= Monte Hill Davis =

American classical pianist

Monte Hill Davis (May 24, 1932 – June 2, 2018) was an American classical pianist.

== Concert career ==

Davis toured and performed in Europe, Brazil, Peru, Balzano, Italy (the Busoni), Geneva, Switzerland, and Munich, Germany. Davis won first prize in the International Piano Competition in Munich in 1955. She won second place in the 1953 Ferruccio Busoni International Piano Competition. Davis also performed with the Dallas Symphony Orchestra, the Dallas Pops Orchestra directed by Arthur Fiedler, the National Symphony Orchestra under the direction of Howard Mitchell, and the Boston Pops.

=== Selected awards ===

- 1949 — Gold Medal, G. B. Dealey Memorial Award, Dallas (co-winner with Mary Nan Hudgins)
- October 1952 - Silver Medal, Geneva International Music Competition, Switzerland

== Teaching career ==
Davis began teaching piano at Southern Methodist University in 1962.

== Education ==
Davis began studying piano when she was five years old. She appeared with the Houston Symphony Orchestra, playing Mozart's Piano Concerto in D major, when she was nine years old. Three years later, on the recommendation of Ernst Hoffmann, she was sent to Denton, Texas, to study with Isabel and Silvio Scionti. She stayed in Denton through high school and went on to the University of North Texas where in 1952 she earned a Bachelor of Music in piano and in 1957 she earned a Master of Music in piano. In 1963, Davis studied piano with Ilona Kabos in London.

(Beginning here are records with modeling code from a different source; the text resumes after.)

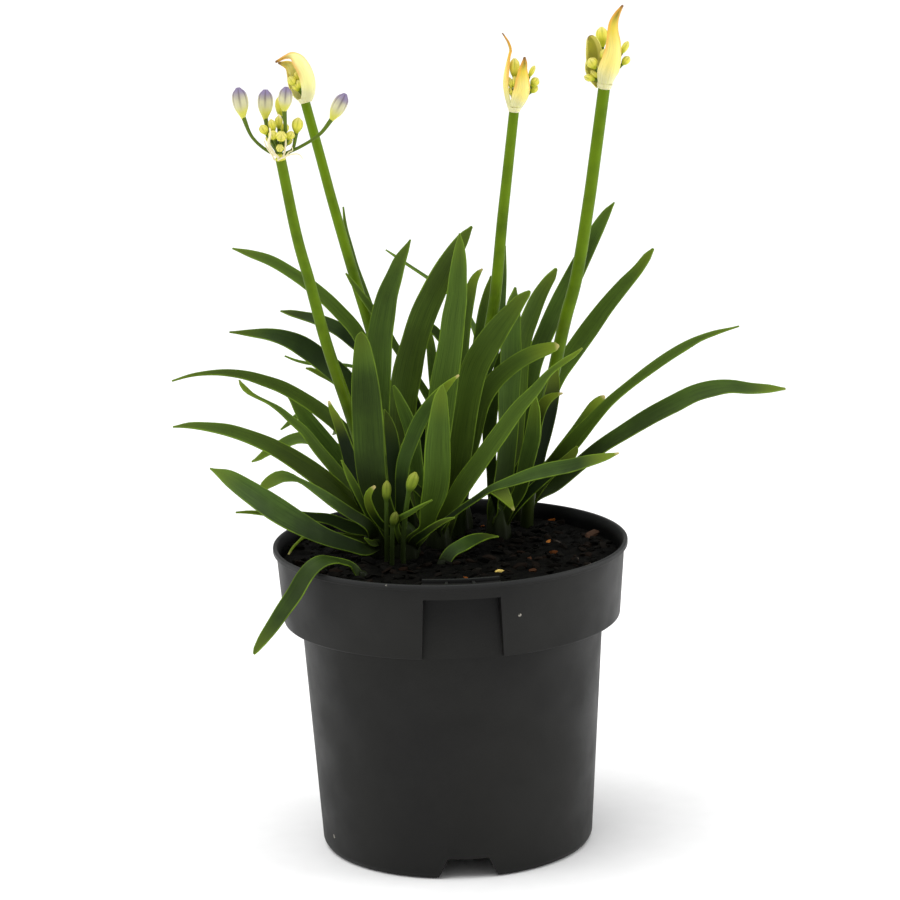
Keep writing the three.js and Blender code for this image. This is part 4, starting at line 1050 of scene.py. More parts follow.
@dataclass(frozen=True)
class StemSkin:
    """Smooth olive-lime skin of a flower stem, with faint streaks and painted shade near the soil. Heights are
    in metres.
    """

    name: str = "stem_skin"
    deep: Colour = tint(64, 88, 3)
    fresh: Colour = tint(96, 124, 8)
    roughness: float = 0.42
    lit: Fade = Fade(0.18, 0.42, -0.12, 0.14)
    blotch: Colour = tint(104, 100, 24)
    blotched: Fade = Fade(0.55, 0.75, 0.0, 0.14)
    # Painted shade: darker low down, where the leaves shade the stem.
    painted_base_shade: Colour = tint(12, 16, 5)
    base_shade_height: Fade = Fade(0.172, 0.232, 0.92, 0.0)
    specular: float = 0.1

    def build(self) -> Material:
        """Makes the material.

        Returns:
            The material.
        """
        material, bench = new_material(self.name)
        place, height = bench.place(), bench.height()
        green = {"Balance": bench.ramp(height, self.lit), "Deep": self.deep, "Fresh": self.fresh}
        skin = bench.coated(
            bench.group(cloudy_colour(), Vector=place, Scale=70.0, Depth=0.6, **green),
            (bench.ramp(bench.noise(place, 36.0), self.blotched), self.blotch),
            (bench.ramp(height, self.base_shade_height), self.painted_base_shade),
        )
        normal = bench.bump(bench.noise(place, 300.0), 0.12, 0.0004)
        bench.surface(skin, normal, self.roughness, self.specular)
        return material


@dataclass(frozen=True)
class SheathPaper:
    """Thin papery sheath: cream foot, pale yellow middle, browned and orange margins.

    Distances from a valve's tip and margins are in mm.
    """

    foot: Colour = tint(222, 218, 166)
    pale: Colour = tint(255, 250, 166)
    middle: Colour = tint(250, 231, 130)
    middle_along: Fade = Fade(0.05, 0.32)
    gold: Colour = tint(228, 202, 62)
    gold_along: Fade = Fade(0.45, 0.74)
    green: Colour = tint(188, 186, 92)
    green_streaks: Fade = Fade(0.4, 0.7, 0.0, 0.5)
    green_gilt: Fade = Fade(0.0, 1.0, 0.35, 1.0)
    olive: Colour = tint(118, 112, 22)
    olive_along: Fade = Fade(0.7, 0.92, 0.0, 0.95)
    margin: Colour = tint(232, 164, 62)
    margin_edge: Fade = Fade(0.2, 1.9, 0.7, 0.0)
    margin_along: Fade = Fade(0.2, 0.5)
    inside: Colour = tint(168, 168, 56)
    hem: Colour = tint(226, 218, 112)
    hem_edge: Fade = Fade(1.3, 2.3, 1.0, 0.0)
    tip: Colour = tint(104, 66, 40)
    tip_end: Fade = Fade(0.6, 3.0, 0.8, 0.0)
    vein_count: float = 17.0
    roughness: float = 0.5
    specular: float = 0.3
    glow: float = 0.3
    glow_reach: Point = (0.003, 0.0025, 0.001)

    def build(self) -> Material:
        """Makes the material from what each valve's vertices carry.

        Returns:
            The material.
        """
        material, bench = new_material("sheath_paper")
        names = ("across", "along", "tip", "margin", "gilt", "shade")
        across, along, tip, margin, gilt, shade = map(bench.attribute, names)
        lines = {"Across": across, "Along": bench.times(along, 2.0), "Count": self.vein_count}
        veins = bench.group(lengthwise_veins(), **lines)
        body = bench.blend(gilt, self.pale, self.middle)
        green = bench.times(bench.ramp(veins, self.green_streaks), bench.ramp(gilt, self.green_gilt))
        blush = bench.times(bench.ramp(margin, self.margin_edge), bench.ramp(along, self.margin_along))
        skin = bench.coated(
            bench.blend(bench.ramp(along, self.middle_along), self.foot, body),
            (bench.times(bench.ramp(along, self.gold_along), gilt), self.gold),
            (green, self.green),
            (bench.ramp(along, self.olive_along), self.olive),
            (blush, self.margin),
            (shade, self.inside),
            (bench.times(bench.ramp(margin, self.hem_edge), shade), self.hem),
            (bench.ramp(tip, self.tip_end), self.tip),
        )
        normal = bench.bump(veins, 0.3, 0.0004)
        bench.surface(skin, normal, self.roughness, self.specular, self.glow, self.glow_reach)
        return material


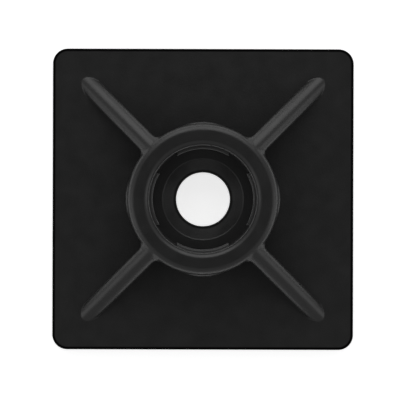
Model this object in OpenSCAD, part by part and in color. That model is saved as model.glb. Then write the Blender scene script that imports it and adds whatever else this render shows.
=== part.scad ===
// Four-way cable tie mount, moulded in one piece. A square base plate carries a
// raised ring, and a tie slides through the ring's slots from any of four sides.
// Four sloping ribs brace the ring, and a countersunk hole in its well takes a
// screw. Sizes are in millimetres. The origin is the centre of the underside.

/* [Base plate] */
// Length of each side of the square plate
plate_side = 28; // [25:0.5:40]
// Thickness of the plate
plate_t = 1.8; // [1.6:0.1:3]
// Radius of the plate's four corners, seen from above
corner_r = 1.4; // [0.6:0.1:2.5]
// Radius of the round along the plate's top edge
edge_r = 0.15; // [0.1:0.05:0.5]

/* [Screw hole] */
// Diameter of the hole
hole_d = 5; // [4:0.1:6]
// Width of the countersink all round the hole, seen from above
sink_w = 1.25; // [0.8:0.05:1.5]
// Angle of the countersink's cone
sink_angle = 90; // [82:1:120]

/* [Ring] */
// Diameter of the ring's outer wall
ring_d = 14.05; // [13.6:0.05:16]
// Height of the ring above the plate
ring_h = 4.4; // [4.2:0.1:6]
// Diameter of the well inside the ring, at its floor
well_d = 9.9; // [9.6:0.1:10.2]
// How much wider the well's mouth is than its floor
well_draft = 0.2; // [0.1:0.05:0.3]
// Radius of the round on the rim's outer edge
rim_outer_r = 0.75; // [0.3:0.05:0.9]
// Radius of the round on the rim's inner edge
rim_inner_r = 0.65; // [0.3:0.05:0.9]
// Radius of the fillet where the ring's wall meets the plate
foot_r = 0.1; // [0.05:0.05:0.6]

/* [Tie slots] */
// Width of each slot
slot_w = 5; // [3.5:0.1:5.6]
// Height of each slot above the plate
slot_h = 2; // [1.4:0.1:2.4]
// Radius of the slot's two upper corners
slot_corner_r = 0.5; // [0.2:0.05:0.9]
// How far the outer lip over each mouth stands out from the ring's wall
outer_lip = 0.2; // [0.1:0.05:0.5]
// Radius of the outer lip's rounded section
outer_lip_r = 0.3; // [0.25:0.05:0.5]
// How far the inner lip over each mouth stands in from the well's wall
inner_lip = 0.3; // [0.12:0.02:0.3]
// Radius of the inner lip's rounded section
inner_lip_r = 0.22; // [0.18:0.02:0.35]

/* [Ribs] */
// Distance from the hole's axis to the tip of each rib
rib_reach = 15.8; // [13:0.1:17]
// Width of each rib
rib_w = 1.7; // [1.2:0.1:2.4]
// Radius of a rib's rounded crest, as a multiple of half the rib's width
crest_flatness = 1.2; // [1.05:0.05:2]
// Height of a rib's crest above the plate, where it meets the ring's wall
rib_h = 4.05; // [3:0.05:4.1]
// Radius of the upright fillets where a rib's sides meet the ring's wall
root_r = 0.6; // [0.2:0.05:1.2]

/* [Hidden] */
$fn = 96;

// How far pieces run into each other, and how far cutters run past a face
overlap = 0.5;
// The number of ribs, and of slot mouths
ways = 4;
turn = 360 / ways;

corner_at = plate_side / 2 - corner_r;
hole_r = hole_d / 2;
sink_slope = tan(sink_angle / 2);
sink_depth = sink_w / sink_slope;
ring_r = ring_d / 2;
ring_base = plate_t - overlap;
ring_top = plate_t + ring_h;
well_r = well_d / 2;
mouth_r = well_r + well_draft / 2;
slot_top = plate_t + slot_h;
wall_mid_r = (well_r + ring_r) / 2;
rib_slope = atan(rib_h / (rib_reach - ring_r));
rib_run = (rib_reach - wall_mid_r) / cos(rib_slope) + ring_h;
crest_r = crest_flatness * rib_w / 2;
// How far a rib's sides stop short of its crest
shoulder = crest_r - sqrt(pow(crest_r, 2) - pow(rib_w / 2, 2));

// Centre of a root fillet, beside a rib that points along +X
root_y = rib_w / 2 + root_r;
root_x = sqrt(pow(ring_r + root_r, 2) - pow(root_y, 2));

// Each lip's section dips this far under the slot's ceiling, which then trims it
lip_dip = 0.05;

// The outer lip is an arc that leaves the ring's wall at the slot's two sides
lip_edge_x = sqrt(pow(ring_r, 2) - pow(slot_w / 2, 2));
lip_tip_x = ring_r + outer_lip;
outer_lip_x = (pow(lip_tip_x, 2) - pow(ring_r, 2)) / (2 * (lip_tip_x - lip_edge_x));
outer_arc_r = lip_tip_x - outer_lip_x;
outer_half_angle = atan2(slot_w / 2, lip_edge_x - outer_lip_x);
// The inner lip is an arc about the well's own axis
inner_half_angle = asin(slot_w / 2 / well_r);

// Half of a slab's section, from its middle outwards, with the top edge rounded
module rounded_section(half_w) {
    square([half_w - edge_r, plate_t]);
    square([half_w, plate_t - edge_r]);
    translate([half_w - edge_r, plate_t - edge_r])
        circle(r = edge_r);
}

// A slab as wide as the plate that stops where the corner rounds begin
module plate_slab() {
    rotate([90, 0, 90])
        translate([0, 0, -corner_at])
            linear_extrude(height = 2 * corner_at) {
                rounded_section(plate_side / 2);
                mirror([1, 0])
                    rounded_section(plate_side / 2);
            }
}

module plate() {
    for (a = [0, 90])
        rotate(a)
            plate_slab();
    for (a = [0:90:270])
        rotate(a)
            translate([corner_at, corner_at])
                rotate_extrude(angle = 90)
                    rounded_section(corner_r);
}

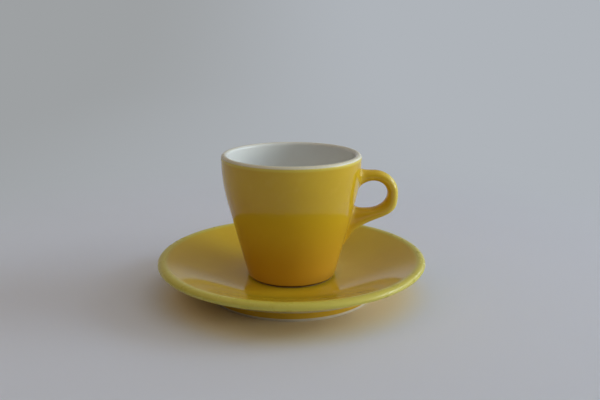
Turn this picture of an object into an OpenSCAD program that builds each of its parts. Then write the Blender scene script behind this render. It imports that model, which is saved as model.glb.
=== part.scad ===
// Espresso cup on its saucer: glazed porcelain, in millimetres.
// The origin is the centre of the saucer's foot, at the table, with +Z up.
// The handle points along +X.

/* [Cup] */
// Height of the cup from its foot to the top of its rim
cup_h = 59.7; // [52:0.1:68]
// Outside diameter at the rim
rim_d = 66.2; // [60:0.2:72]
// Outside diameter at the foot of the wall
foot_d = 42.2; // [36:0.1:46]
// Lean of the straight wall, as a share of the lean of a line from foot to rim
lean_share = 1.28; // [1.1:0.01:1.35]
// Height above the foot at which the straight wall starts to turn upright
bend_h = 35; // [30:1:40]
// Thickness of the lip
lip_t = 3.1; // [2.4:0.1:4]
// Thickness of the straight wall
wall_t = 3.9; // [3.2:0.1:4.8]
// Thickness of the cup's floor
cup_floor_t = 4.2; // [3.2:0.1:6]
// Height over which the inside turns from wall to floor
bowl_h = 12; // [8:0.5:16]

/* [Cup foot] */
// Width of the ring that the cup stands on
cup_ring_w = 2.6; // [1.8:0.1:4]
// How far the ring stands in from the foot of the wall
cup_ring_inset = 0.6; // [0.5:0.1:1.4]
// Height of the bare, unglazed edge of the ring
cup_bare_h = 0.7; // [0.5:0.1:1.2]
// Height of the hollow under the cup's floor
cup_recess_h = 1.8; // [1.4:0.1:2.6]

/* [Handle] */
// Depth of the handle's top below the rim
handle_drop = 8; // [6:0.5:11]
// How far the handle stands out from the rim
handle_reach = 17.8; // [16:0.1:22]
// Thickness of the handle's loop, seen from the side
handle_t = 5.1; // [4:0.1:6]
// Width of the handle's loop
handle_w = 7.6; // [6:0.1:9]
// Height of the finger hole
hole_h = 13.5; // [12:0.5:16]
// Height above the foot at which the tail runs out into the wall
tail_h = 13.5; // [10:0.5:16]
// Extra half width where the handle spreads onto the wall
root_spread = 1.3; // [0.6:0.1:2]
// Distance from the wall over which the handle spreads
root_reach = 4; // [2.5:0.1:6]

/* [Saucer] */
// Outside diameter of the saucer
saucer_d = 129; // [120:1:140]
// Height of the saucer from the table to the top of its lip
saucer_h = 18.2; // [16:0.2:22]
// Height of the flat that the cup stands on
well_h = 8.2; // [7.4:0.1:9.4]
// Diameter of that flat
well_d = 48; // [46:1:54]
// Thickness of the saucer's lip
saucer_lip_t = 3.6; // [2.8:0.1:4.4]
// Width of the lip's rounded top
saucer_lip_w = 4; // [3.4:0.1:6]
// Slope of the dish where it meets the lip, in degrees
dish_slope = 20; // [14:1:24]
// Thickness of the saucer's floor
saucer_floor_t = 4.2; // [3.4:0.1:5]

/* [Saucer foot] */
// Outside diameter of the foot ring
saucer_ring_d = 81; // [72:1:86]
// Width of the foot ring
saucer_ring_w = 3.6; // [2.6:0.1:5]
// Height of the bare, unglazed edge of the foot ring
saucer_bare_h = 1.4; // [0.6:0.1:1.8]

/* [Glaze] */
// Thickness of the glaze
glaze_t = 0.25; // [0.15:0.05:0.4]

/* [Hidden] */
// Running gap between two coats, or a coat and the handle, that meet on a curved face
coat_gap = 0.03;
// Radius of the small edges on the foot rings
edge_r = 0.4;
// Inside fillet of the foot rings
ring_fillet = 1.2;
// Fillet between the saucer's foot ring and its underside
saucer_fillet = 2.4;
// Fillets in which the handle's edges meet the wall: over it, in the hole's top and in the hole's floor
top_fillet = 1.4;
hole_top_fillet = 5.2;
hole_floor_fillet = 2.2;
// Height over which the slope of the wall is taken
slope_step = 0.5;
// Slope of the tail's lower edge, in degrees
tail_slope = 21;
// How far a cutter runs past what it cuts
overrun = 2;

// Shares that place the handle's turning points: its farthest point over the hole's height, the
// lowest point of the hole, and the start of the tail against the handle's thickness
far_share = 0.55;
floor_share = 0.7;
tail_lead_share = 0.9;
tail_drop_share = 1.04;
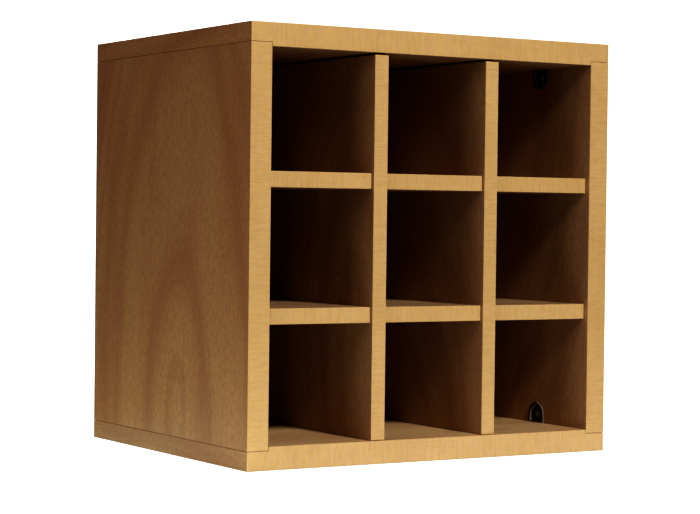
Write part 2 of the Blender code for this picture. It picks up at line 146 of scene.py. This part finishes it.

== Personal life and family ==
In 1953, Davis returned from Europe to America to marry Jack David Alexander who, in 1962, was among the 45 crew and passengers killed in a Continental Airlines Flight 11 crash near Centerville, Iowa. It was the first known case of sabotage aboard a commercial jet airliner. Jack was a former saxophonist and advertising entrepreneur. He had studied one semester (fall 1950) at the University of North Texas during which time he had playing in Lab Band directed by Gene Hall. Because of the Korean War, Alexander left school to join the U.S. Army Special Service — a 3-year tour. In 1955, he was an account executive at PAMS. In 1960, Alexander earned a Bachelor of Arts degree from Southern Methodist University. He had also been a partner at Futuresonic Productions Inc., a producer of jingles.

Monte and Jack had two daughters: Monte Ann and Katherine Lee. Davis died in Dallas on June 2, 2018.